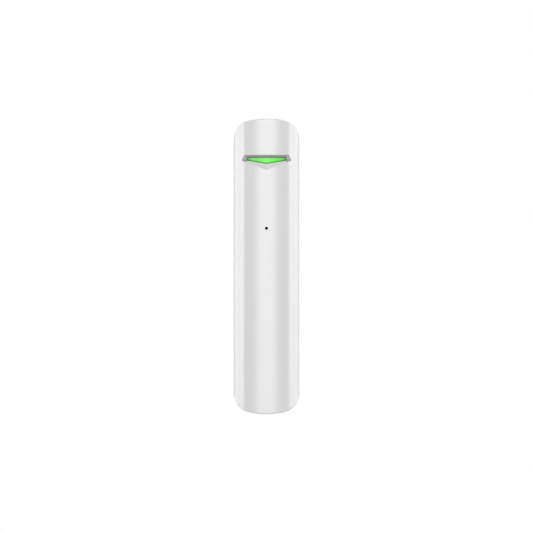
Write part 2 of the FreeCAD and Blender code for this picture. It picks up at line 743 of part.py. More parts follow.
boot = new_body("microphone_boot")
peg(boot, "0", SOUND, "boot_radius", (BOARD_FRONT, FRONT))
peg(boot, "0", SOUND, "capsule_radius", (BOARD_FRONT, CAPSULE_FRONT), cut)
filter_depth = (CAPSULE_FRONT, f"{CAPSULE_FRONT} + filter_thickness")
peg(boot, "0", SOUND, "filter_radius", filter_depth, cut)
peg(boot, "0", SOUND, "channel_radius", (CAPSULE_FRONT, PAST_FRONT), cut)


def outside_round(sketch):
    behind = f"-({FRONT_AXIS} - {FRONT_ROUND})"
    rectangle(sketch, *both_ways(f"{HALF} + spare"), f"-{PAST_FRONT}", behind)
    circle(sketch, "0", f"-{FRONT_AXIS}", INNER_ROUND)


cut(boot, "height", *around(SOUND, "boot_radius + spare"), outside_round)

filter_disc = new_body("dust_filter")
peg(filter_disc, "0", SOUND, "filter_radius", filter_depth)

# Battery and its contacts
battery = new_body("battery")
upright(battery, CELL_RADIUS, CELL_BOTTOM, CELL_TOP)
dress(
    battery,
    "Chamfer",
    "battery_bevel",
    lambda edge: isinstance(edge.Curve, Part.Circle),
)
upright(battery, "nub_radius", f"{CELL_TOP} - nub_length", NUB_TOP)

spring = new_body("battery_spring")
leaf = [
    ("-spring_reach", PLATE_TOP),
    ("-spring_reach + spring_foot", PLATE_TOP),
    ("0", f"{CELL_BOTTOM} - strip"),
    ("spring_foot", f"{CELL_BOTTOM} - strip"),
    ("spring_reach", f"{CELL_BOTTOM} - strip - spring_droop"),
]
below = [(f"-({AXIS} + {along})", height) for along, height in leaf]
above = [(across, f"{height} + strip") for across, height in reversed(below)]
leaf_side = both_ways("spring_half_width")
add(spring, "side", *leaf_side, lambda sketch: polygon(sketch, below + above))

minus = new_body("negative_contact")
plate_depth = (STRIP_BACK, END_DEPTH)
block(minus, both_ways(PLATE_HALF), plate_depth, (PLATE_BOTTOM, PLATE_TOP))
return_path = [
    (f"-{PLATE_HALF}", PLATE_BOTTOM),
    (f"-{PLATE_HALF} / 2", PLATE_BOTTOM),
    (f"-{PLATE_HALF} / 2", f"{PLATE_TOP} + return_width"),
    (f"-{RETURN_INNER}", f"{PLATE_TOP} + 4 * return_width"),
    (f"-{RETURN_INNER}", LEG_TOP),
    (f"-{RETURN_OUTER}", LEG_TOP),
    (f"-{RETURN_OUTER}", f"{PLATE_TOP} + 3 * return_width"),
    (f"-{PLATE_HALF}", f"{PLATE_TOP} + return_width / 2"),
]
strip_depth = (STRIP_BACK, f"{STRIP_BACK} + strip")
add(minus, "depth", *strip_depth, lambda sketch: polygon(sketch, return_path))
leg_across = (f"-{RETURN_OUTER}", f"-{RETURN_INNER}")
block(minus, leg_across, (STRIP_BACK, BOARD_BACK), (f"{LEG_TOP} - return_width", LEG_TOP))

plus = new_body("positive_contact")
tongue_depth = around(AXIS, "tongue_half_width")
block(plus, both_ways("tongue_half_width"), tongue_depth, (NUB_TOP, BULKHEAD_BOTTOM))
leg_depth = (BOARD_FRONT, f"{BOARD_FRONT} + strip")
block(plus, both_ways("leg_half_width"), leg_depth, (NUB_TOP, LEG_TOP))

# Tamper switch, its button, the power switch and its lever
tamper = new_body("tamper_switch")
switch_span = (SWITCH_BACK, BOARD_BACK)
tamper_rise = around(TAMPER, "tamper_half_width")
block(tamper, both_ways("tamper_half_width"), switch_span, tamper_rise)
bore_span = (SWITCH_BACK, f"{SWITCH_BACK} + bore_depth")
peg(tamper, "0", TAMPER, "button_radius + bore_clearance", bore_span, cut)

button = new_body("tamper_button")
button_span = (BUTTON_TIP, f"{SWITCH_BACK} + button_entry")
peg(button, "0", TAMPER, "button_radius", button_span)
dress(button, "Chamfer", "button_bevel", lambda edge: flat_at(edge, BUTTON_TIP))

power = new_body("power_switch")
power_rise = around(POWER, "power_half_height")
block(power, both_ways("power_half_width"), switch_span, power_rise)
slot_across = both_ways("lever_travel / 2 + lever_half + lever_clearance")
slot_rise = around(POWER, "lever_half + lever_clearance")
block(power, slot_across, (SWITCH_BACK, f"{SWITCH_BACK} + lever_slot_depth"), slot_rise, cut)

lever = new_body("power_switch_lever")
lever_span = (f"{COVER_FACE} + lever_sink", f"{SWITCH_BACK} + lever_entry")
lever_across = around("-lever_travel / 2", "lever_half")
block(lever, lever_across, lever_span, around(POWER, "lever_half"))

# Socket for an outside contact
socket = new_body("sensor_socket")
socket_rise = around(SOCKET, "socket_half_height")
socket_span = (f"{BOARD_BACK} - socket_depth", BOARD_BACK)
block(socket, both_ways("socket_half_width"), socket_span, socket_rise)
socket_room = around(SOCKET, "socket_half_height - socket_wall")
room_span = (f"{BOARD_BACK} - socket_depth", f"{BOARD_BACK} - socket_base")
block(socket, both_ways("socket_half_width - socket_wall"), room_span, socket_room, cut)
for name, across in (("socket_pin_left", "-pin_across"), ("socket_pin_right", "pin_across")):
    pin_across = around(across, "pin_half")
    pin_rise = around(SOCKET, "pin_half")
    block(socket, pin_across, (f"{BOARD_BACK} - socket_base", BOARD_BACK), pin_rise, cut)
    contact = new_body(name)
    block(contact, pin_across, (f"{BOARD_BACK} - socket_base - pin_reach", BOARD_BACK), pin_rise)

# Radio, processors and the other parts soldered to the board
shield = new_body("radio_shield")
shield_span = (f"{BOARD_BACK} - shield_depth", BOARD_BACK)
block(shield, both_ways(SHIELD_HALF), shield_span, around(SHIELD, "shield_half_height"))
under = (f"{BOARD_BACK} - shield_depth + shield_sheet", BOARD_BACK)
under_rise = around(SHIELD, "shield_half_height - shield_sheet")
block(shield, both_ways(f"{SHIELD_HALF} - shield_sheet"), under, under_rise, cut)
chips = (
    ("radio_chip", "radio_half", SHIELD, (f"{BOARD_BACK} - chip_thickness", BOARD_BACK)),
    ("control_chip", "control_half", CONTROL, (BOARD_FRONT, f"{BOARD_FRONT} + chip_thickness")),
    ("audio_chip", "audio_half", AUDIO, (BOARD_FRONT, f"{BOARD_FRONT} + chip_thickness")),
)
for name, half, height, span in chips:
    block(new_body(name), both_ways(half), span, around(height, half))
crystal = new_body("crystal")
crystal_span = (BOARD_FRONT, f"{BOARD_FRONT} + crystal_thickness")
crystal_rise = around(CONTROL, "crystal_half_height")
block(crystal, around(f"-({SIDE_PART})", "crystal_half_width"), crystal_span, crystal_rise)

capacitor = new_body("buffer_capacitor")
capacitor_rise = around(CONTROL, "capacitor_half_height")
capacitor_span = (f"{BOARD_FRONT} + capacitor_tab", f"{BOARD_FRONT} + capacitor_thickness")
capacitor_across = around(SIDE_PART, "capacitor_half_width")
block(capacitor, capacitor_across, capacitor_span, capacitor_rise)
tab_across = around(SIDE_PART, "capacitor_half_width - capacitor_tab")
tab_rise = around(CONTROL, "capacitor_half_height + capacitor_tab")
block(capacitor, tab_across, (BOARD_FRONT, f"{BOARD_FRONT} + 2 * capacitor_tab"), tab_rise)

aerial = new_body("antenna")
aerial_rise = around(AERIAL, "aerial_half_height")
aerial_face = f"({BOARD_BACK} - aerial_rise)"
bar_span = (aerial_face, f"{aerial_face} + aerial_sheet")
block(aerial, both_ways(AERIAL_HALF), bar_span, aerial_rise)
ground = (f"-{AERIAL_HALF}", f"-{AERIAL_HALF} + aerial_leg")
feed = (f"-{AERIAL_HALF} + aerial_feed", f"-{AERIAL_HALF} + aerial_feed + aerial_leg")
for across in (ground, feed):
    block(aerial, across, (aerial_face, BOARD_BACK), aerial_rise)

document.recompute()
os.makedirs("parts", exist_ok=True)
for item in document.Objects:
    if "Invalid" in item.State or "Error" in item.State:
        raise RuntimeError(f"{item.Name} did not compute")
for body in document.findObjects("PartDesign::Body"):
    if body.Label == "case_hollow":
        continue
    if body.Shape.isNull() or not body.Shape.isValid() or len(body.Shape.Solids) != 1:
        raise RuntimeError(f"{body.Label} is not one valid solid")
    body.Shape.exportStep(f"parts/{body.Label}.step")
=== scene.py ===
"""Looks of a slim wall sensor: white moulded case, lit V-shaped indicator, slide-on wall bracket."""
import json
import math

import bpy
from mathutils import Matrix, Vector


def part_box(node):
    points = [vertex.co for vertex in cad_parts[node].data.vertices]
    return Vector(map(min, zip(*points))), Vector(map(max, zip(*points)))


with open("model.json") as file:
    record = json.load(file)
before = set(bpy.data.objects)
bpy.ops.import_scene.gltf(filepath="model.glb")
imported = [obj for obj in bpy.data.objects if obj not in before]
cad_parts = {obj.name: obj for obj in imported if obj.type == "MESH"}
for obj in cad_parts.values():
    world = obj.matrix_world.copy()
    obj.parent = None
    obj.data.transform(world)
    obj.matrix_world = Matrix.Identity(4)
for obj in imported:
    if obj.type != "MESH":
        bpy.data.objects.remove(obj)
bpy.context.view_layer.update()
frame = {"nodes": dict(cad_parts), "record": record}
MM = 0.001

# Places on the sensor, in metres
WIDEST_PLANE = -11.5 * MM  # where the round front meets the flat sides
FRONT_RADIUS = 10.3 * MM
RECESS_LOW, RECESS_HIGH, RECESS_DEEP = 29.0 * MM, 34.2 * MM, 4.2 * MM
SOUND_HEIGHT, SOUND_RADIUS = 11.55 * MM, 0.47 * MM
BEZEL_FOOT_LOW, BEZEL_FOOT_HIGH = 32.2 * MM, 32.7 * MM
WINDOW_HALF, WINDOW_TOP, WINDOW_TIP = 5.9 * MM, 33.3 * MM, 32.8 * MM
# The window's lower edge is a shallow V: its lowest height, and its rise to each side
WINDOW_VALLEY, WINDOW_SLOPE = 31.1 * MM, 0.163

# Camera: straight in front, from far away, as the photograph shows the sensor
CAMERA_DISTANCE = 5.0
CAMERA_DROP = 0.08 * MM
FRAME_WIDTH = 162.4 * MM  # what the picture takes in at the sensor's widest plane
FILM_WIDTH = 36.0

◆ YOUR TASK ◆
Transcribe precisely the lines between the one that contains "document.recompute()" and the one that contains "in imported if", counting those two lines as part of the range.

◆ THE OUTPUT ◆
document.recompute()
os.makedirs("parts", exist_ok=True)
for item in document.Objects:
    if "Invalid" in item.State or "Error" in item.State:
        raise RuntimeError(f"{item.Name} did not compute")
for body in document.findObjects("PartDesign::Body"):
    if body.Label == "case_hollow":
        continue
    if body.Shape.isNull() or not body.Shape.isValid() or len(body.Shape.Solids) != 1:
        raise RuntimeError(f"{body.Label} is not one valid solid")
    body.Shape.exportStep(f"parts/{body.Label}.step")
=== scene.py ===
"""Looks of a slim wall sensor: white moulded case, lit V-shaped indicator, slide-on wall bracket."""
import json
import math

import bpy
from mathutils import Matrix, Vector


def part_box(node):
    points = [vertex.co for vertex in cad_parts[node].data.vertices]
    return Vector(map(min, zip(*points))), Vector(map(max, zip(*points)))


with open("model.json") as file:
    record = json.load(file)
before = set(bpy.data.objects)
bpy.ops.import_scene.gltf(filepath="model.glb")
imported = [obj for obj in bpy.data.objects if obj not in before]
cad_parts = {obj.name: obj for obj in imported if obj.type == "MESH"}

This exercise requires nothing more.